Until the Roe v Wade case of 1973, abortion had been a state issue, but the Supreme Court ruled that bans on abortion were unconstitutional on a “right to privacy” basis discovered in the due process clause of the Fourteenth Amendment. And the federal government was never involved in marriage issues until 1996 when the Defense of Marriage Act was passed.

The Constitution also protected state sovereignty by the way Congress was organized. The House of Representatives, frequently referred to as “the people’s house,” consisted of Representatives directly elected by the citizens of the Congressional Districts. Members of the Senate, on the other hand, were to be elected by the state legislatures, and therefore senators’ loyalty was to the government of the state more than to its citizens.

This protection vanished, however, when the 17th Amendment was ratified in 1913, and now the citizens of the states also elect Senators, in addition to the Representatives. Members of the Senate no longer have any special reason to protect the interests of the government of the state they represent, and that shifts the governing balance between the states and the federal government toward the federal government.

The result often is that federal mandates, about which the states themselves have nothing to say, not only can and do intrude on state sovereignty, but force states to pay for their implementation, as well.

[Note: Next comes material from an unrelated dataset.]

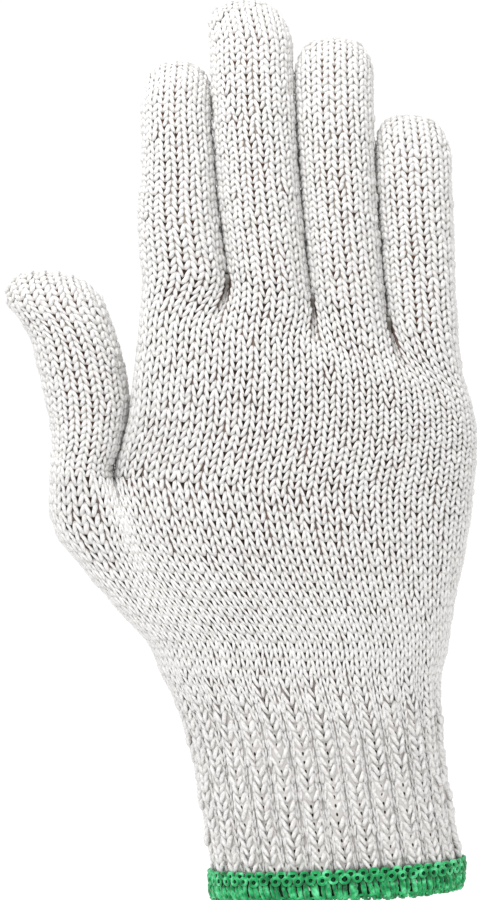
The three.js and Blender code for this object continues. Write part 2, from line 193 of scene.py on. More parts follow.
def add_camera():
    """A long lens that looks straight at the back of the hand."""
    data = bpy.data.cameras.new("camera")
    data.lens = LENS
    data.sensor_width = SENSOR
    camera = add_object("camera", data)
    distance = PHOTO_HEIGHT * PHOTO_SCALE * LENS / SENSOR
    camera.location = (
        (PHOTO_MIDDLE[0] - PHOTO_AXIS_X) * PHOTO_SCALE * MM,
        -distance * MM,
        (PHOTO_RIM_Y - PHOTO_MIDDLE[1]) * PHOTO_SCALE * MM,
    )
    camera.rotation_euler = (math.pi / 2, 0, 0)
    bpy.context.scene.camera = camera


def add_floor():
    """A plain pale floor a little below the wrist, where it casts no shadow into view."""
    half = FLOOR_SIZE / 2
    mesh = bpy.data.meshes.new("floor")
    corners = [(x * half, y * half, -FLOOR_DROP) for x, y in ((-1, -1), (1, -1), (1, 1), (-1, 1))]
    mesh.from_pydata(corners, [], [(0, 1, 2, 3)])
    mesh.materials.append(new_material("floor_paper", FLOOR_LOOK)[0])
    floor = add_object("floor", mesh)


def add_key_light():
    data = bpy.data.lights.new("key", "AREA")
    data.shape = "SQUARE"
    data.size = KEY_SIZE
    data.energy = KEY_POWER
    light = add_object("key", data)
    light.location = KEY_PLACE
    aim = Vector(KEY_TARGET) - Vector(KEY_PLACE)
    light.rotation_euler = aim.to_track_quat("-Z", "Y").to_euler()


def add_world():
    world = bpy.data.worlds.new("studio")
    world.use_nodes = True
    background = world.node_tree.nodes["Background"]
    background.inputs["Color"].default_value = (1, 1, 1, 1)
    background.inputs["Strength"].default_value = WORLD_STRENGTH
    bpy.context.scene.world = world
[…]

Some people think these changes are just fine, such as those who have bought into the scare tactics of the climate change catastrophe gang, those who support abortion and same-sex marriage, and those who generally like big government and have never stopped to think how miserable they may be in the future if this big-government mania isn’t stopped.

There is some good news on this issue: States are fighting back against federal over-reach. Twenty-four states filed a lawsuit asking a federal court to strike down the Environmental Protection Agency’s new source performance standards that effectively prohibit the construction of new, coal-fired power plants. And 12 states are fighting the Obama administration’s LGBT rights mandates.

If the courts do not support restoration of state sovereignty in these and other issues, the states will have no other choice but to refuse to follow intrusive federal measures.